Scan the material below for the string "pose", and copy every line where it shows up.

[start]

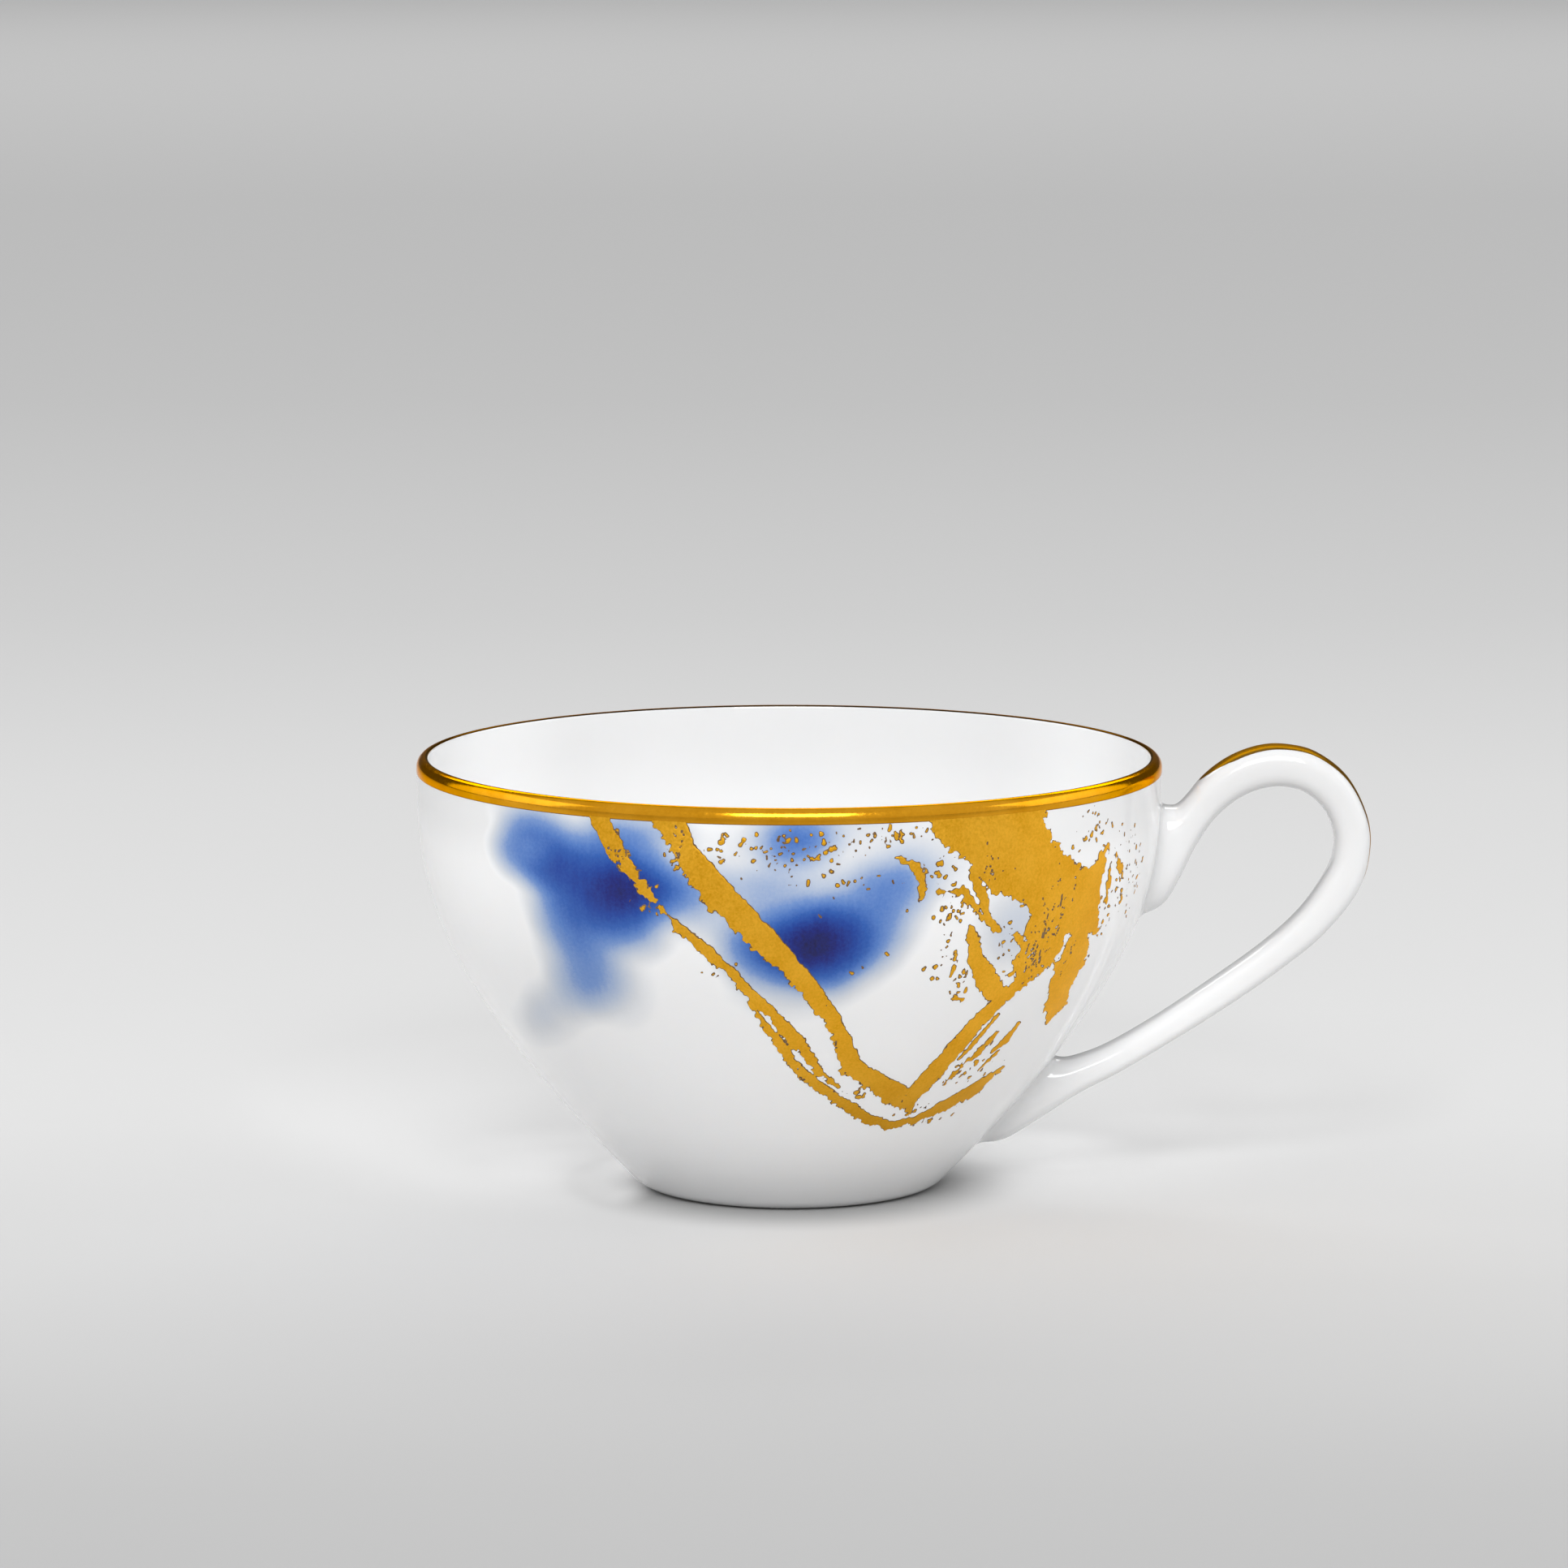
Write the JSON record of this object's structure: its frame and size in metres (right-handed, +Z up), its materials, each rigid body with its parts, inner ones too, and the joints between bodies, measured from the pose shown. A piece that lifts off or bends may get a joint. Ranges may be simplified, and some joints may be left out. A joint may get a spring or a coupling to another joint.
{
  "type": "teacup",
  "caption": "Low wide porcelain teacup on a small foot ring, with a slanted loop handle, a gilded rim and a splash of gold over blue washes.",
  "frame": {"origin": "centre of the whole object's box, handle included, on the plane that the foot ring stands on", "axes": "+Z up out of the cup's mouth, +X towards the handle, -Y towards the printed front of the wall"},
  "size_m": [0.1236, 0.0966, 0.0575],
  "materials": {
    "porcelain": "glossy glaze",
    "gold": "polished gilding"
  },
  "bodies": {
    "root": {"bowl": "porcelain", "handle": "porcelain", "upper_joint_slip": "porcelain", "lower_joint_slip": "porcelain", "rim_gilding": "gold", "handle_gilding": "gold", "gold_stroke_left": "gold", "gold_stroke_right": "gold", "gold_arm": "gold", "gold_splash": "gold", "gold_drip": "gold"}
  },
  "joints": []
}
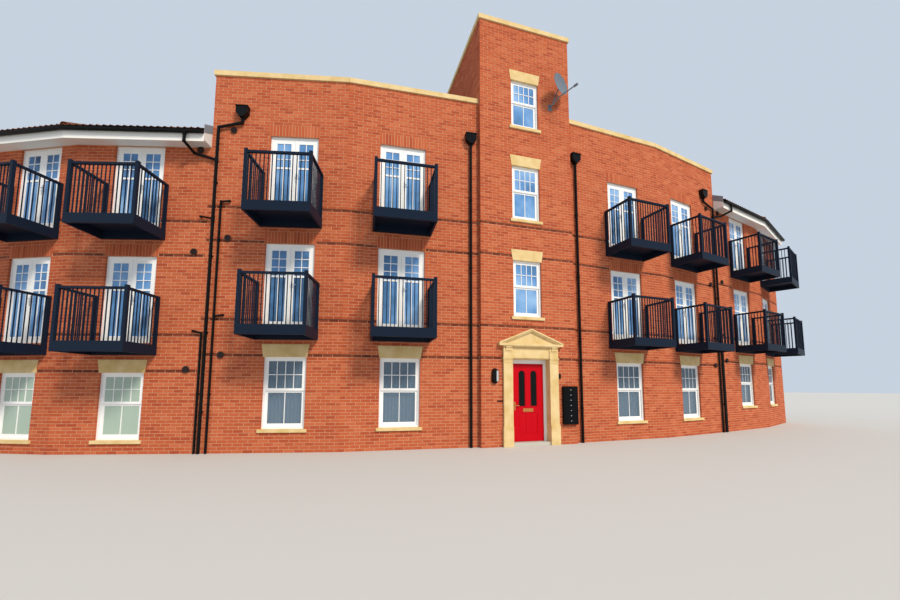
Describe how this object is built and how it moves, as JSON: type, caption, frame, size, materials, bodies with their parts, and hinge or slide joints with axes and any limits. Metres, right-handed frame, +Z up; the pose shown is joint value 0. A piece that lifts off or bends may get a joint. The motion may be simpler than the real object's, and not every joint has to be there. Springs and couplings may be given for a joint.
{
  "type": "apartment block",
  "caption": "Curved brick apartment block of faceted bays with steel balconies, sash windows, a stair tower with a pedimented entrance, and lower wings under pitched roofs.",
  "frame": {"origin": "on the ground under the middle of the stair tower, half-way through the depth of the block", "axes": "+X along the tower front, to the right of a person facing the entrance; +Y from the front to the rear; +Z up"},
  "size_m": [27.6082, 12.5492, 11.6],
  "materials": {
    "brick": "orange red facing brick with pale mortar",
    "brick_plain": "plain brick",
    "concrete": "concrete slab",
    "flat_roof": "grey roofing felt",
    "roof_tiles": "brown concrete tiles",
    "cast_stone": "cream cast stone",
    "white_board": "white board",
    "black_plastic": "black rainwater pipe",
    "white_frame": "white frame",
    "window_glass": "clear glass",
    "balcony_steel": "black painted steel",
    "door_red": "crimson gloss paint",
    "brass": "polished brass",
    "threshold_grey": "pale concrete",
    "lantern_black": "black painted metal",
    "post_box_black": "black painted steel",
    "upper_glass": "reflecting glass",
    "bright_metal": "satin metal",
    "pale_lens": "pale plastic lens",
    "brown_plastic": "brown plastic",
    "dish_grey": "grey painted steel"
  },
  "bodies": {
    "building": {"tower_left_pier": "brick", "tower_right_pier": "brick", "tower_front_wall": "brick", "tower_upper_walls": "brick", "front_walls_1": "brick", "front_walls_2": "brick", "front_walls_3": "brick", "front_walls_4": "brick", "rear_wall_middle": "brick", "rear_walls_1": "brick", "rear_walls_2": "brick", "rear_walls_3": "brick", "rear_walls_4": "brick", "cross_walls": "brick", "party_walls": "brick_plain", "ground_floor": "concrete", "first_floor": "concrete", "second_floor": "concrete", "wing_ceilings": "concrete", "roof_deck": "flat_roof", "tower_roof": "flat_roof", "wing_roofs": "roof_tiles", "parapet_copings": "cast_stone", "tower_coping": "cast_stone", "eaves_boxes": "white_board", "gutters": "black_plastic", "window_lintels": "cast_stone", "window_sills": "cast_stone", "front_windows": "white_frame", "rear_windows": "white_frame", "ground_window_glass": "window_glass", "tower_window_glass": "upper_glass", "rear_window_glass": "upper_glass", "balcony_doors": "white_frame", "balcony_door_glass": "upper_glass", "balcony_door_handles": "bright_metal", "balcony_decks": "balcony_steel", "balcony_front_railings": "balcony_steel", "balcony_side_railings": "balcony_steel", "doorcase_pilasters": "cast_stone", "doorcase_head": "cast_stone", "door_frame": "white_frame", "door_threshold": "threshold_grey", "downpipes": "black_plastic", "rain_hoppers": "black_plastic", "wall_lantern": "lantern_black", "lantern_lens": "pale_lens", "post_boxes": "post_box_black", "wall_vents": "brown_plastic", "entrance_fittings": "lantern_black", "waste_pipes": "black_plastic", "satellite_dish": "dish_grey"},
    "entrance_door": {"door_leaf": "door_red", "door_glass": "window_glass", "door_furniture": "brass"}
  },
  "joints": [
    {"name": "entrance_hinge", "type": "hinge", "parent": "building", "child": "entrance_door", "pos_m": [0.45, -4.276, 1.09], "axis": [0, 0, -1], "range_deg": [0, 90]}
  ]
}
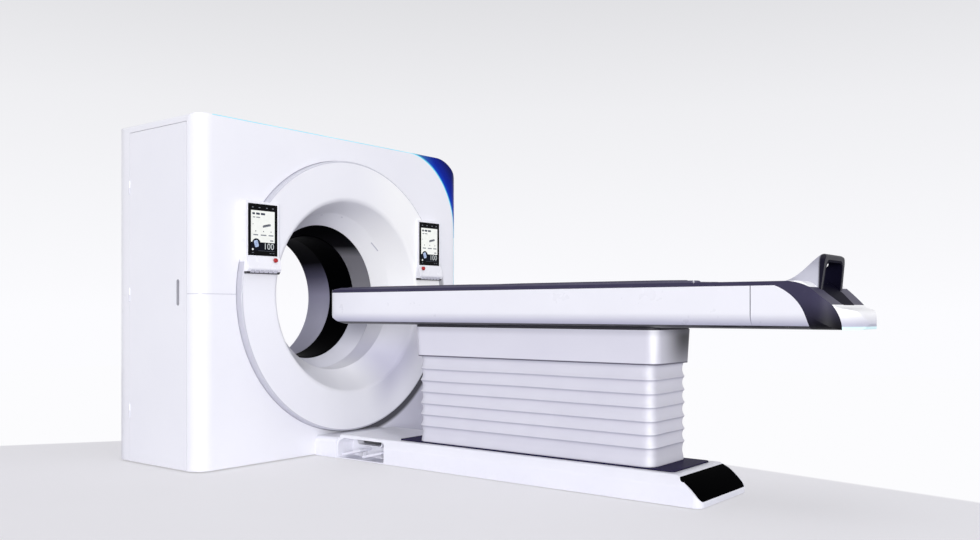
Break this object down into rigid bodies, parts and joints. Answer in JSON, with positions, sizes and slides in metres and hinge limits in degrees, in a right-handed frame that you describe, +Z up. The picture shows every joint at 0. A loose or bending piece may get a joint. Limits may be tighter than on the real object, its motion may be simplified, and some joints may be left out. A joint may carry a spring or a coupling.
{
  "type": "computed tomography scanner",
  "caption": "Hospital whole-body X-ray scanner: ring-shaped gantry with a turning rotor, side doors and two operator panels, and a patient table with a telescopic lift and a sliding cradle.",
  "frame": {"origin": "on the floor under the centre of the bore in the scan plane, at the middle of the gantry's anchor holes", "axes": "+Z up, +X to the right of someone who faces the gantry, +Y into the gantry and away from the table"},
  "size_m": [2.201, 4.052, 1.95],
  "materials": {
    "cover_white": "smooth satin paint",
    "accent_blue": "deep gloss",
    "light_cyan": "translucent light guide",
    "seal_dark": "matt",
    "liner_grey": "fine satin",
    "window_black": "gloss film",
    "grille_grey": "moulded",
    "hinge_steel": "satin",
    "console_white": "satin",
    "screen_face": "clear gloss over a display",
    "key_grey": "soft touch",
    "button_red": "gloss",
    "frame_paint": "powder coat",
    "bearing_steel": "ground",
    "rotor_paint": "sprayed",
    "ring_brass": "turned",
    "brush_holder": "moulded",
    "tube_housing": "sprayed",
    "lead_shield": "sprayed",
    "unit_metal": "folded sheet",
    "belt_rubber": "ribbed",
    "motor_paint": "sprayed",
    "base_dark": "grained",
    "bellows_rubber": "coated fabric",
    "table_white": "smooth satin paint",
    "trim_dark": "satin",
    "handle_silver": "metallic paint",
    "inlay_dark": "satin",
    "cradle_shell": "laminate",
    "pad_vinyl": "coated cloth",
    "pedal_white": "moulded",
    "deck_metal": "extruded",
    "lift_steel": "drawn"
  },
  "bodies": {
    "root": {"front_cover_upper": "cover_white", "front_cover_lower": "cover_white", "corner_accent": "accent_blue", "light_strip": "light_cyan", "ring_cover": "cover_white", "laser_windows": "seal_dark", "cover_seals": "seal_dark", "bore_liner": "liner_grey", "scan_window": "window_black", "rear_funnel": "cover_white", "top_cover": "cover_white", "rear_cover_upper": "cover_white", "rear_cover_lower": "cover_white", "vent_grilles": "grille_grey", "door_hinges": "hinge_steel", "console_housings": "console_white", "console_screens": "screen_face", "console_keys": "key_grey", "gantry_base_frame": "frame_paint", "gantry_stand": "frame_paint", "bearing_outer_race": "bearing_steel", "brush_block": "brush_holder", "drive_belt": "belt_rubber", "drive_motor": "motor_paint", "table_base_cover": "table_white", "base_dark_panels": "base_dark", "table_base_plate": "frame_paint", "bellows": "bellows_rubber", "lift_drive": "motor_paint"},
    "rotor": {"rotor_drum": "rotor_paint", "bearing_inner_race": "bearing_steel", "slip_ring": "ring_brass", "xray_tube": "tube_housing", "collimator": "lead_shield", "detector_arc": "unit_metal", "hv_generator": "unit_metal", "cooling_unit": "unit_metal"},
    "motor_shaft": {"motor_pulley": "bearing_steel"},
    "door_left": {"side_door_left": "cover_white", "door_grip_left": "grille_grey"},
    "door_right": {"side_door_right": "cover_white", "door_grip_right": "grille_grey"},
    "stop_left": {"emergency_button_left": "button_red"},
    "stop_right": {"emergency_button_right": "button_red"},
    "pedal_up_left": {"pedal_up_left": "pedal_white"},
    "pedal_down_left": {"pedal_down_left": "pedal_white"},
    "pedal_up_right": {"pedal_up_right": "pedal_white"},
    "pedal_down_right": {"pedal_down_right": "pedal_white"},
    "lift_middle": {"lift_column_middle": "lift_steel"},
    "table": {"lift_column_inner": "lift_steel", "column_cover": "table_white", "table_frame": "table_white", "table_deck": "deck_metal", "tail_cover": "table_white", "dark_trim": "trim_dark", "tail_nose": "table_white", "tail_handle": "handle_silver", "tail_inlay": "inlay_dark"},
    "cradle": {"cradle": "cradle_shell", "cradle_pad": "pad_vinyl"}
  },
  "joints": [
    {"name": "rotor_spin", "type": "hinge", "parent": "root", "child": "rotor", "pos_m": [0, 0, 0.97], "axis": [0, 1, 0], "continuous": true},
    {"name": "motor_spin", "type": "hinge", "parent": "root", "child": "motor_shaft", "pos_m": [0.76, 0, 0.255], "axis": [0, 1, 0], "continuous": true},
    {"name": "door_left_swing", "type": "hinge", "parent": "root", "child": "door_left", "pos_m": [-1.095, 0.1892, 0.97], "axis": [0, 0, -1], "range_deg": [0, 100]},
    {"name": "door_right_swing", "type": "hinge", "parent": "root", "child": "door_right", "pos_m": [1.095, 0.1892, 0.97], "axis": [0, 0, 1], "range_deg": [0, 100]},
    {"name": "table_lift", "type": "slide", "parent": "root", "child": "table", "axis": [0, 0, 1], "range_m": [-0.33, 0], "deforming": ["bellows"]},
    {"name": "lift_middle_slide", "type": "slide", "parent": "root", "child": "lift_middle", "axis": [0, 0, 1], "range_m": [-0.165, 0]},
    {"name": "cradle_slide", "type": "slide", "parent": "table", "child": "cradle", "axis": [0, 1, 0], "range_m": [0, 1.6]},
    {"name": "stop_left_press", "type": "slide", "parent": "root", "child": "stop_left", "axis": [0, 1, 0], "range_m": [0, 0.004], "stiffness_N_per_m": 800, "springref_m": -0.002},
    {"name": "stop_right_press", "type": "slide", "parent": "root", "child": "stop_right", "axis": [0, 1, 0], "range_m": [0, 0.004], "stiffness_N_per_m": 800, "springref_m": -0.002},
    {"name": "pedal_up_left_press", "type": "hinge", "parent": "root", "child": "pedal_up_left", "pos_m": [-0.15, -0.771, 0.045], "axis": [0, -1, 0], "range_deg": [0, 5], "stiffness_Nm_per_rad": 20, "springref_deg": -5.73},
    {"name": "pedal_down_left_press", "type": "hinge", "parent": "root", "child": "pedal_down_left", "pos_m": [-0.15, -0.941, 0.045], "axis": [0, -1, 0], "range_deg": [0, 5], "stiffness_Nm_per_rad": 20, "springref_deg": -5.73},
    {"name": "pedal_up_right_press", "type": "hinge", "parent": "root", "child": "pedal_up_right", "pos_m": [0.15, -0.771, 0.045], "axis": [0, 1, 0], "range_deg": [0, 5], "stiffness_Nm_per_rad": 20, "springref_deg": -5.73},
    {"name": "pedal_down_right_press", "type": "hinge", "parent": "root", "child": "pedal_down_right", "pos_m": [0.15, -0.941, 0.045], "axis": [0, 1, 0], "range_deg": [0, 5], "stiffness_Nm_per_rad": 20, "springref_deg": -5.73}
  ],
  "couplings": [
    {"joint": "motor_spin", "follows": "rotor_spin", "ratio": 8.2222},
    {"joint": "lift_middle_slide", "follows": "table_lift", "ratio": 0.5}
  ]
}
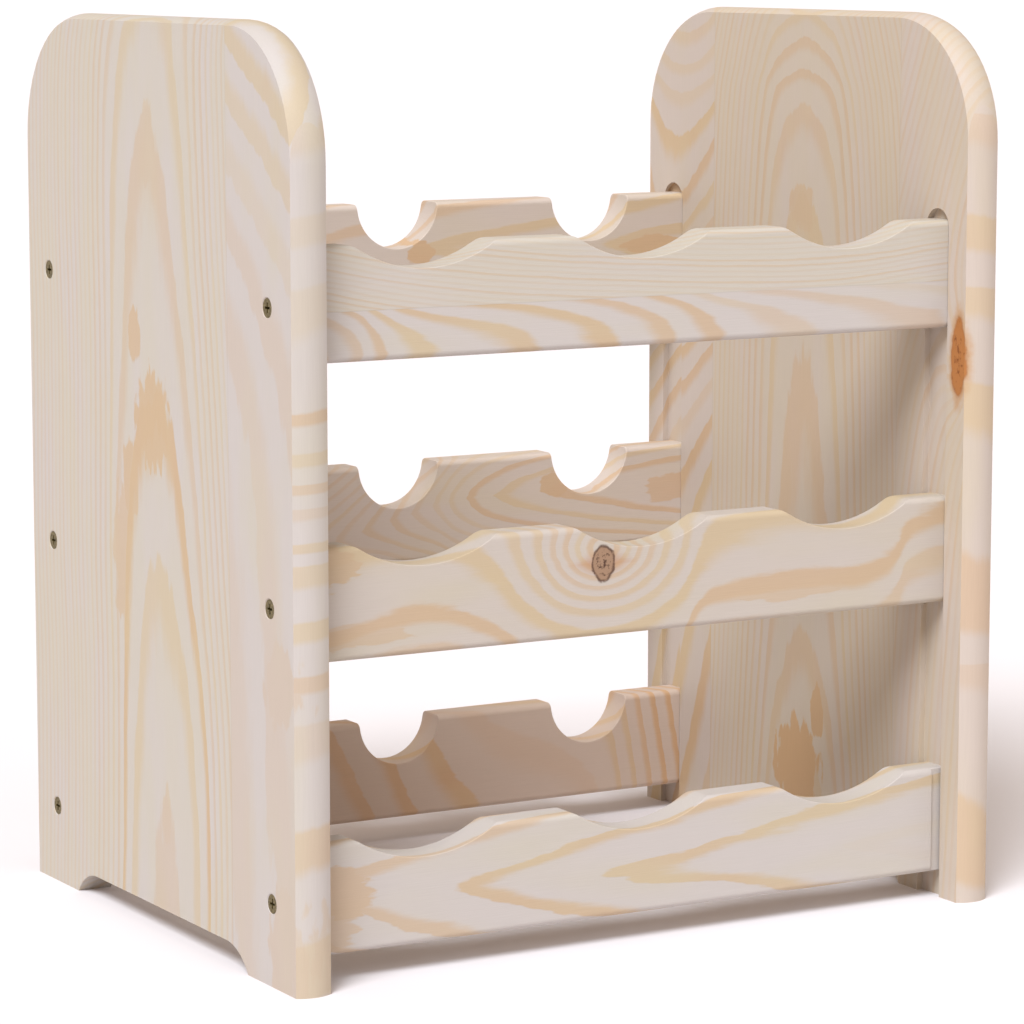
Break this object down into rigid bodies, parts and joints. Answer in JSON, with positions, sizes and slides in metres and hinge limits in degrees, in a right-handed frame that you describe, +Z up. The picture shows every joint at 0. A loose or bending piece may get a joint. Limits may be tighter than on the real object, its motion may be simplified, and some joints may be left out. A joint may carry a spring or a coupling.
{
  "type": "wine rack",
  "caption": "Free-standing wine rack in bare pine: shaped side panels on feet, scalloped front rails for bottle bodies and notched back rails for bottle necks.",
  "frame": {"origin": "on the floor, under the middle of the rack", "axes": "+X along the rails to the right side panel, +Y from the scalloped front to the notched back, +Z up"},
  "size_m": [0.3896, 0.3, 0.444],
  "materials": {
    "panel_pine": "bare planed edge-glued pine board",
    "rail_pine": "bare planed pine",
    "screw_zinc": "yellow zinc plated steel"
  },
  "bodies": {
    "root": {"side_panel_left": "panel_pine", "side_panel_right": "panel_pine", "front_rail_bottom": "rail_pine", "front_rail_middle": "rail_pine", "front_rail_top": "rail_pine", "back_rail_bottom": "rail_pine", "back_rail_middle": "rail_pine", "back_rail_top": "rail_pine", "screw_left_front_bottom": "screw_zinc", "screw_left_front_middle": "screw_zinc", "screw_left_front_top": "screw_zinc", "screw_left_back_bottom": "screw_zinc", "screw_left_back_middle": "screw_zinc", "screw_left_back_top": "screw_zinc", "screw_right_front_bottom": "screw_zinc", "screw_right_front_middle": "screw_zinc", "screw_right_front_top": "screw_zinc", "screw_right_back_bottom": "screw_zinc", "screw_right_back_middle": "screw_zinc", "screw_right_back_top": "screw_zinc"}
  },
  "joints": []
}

[end]

> [OUTPUT FOR THIS EXERCISE]:
Write the JSON record of this object's structure: its frame and size in metres (right-handed, +Z up), its materials, each rigid body with its parts, inner ones too, and the joints between bodies, measured from the pose shown. A piece that lifts off or bends may get a joint. Ranges may be simplified, and some joints may be left out. A joint may get a spring or a coupling to another joint.
Describe how this object is built and how it moves, as JSON: type, caption, frame, size, materials, bodies with their parts, and hinge or slide joints with axes and any limits. Metres, right-handed frame, +Z up; the pose shown is joint value 0. A piece that lifts off or bends may get a joint. The motion may be simpler than the real object's, and not every joint has to be there. Springs and couplings may be given for a joint.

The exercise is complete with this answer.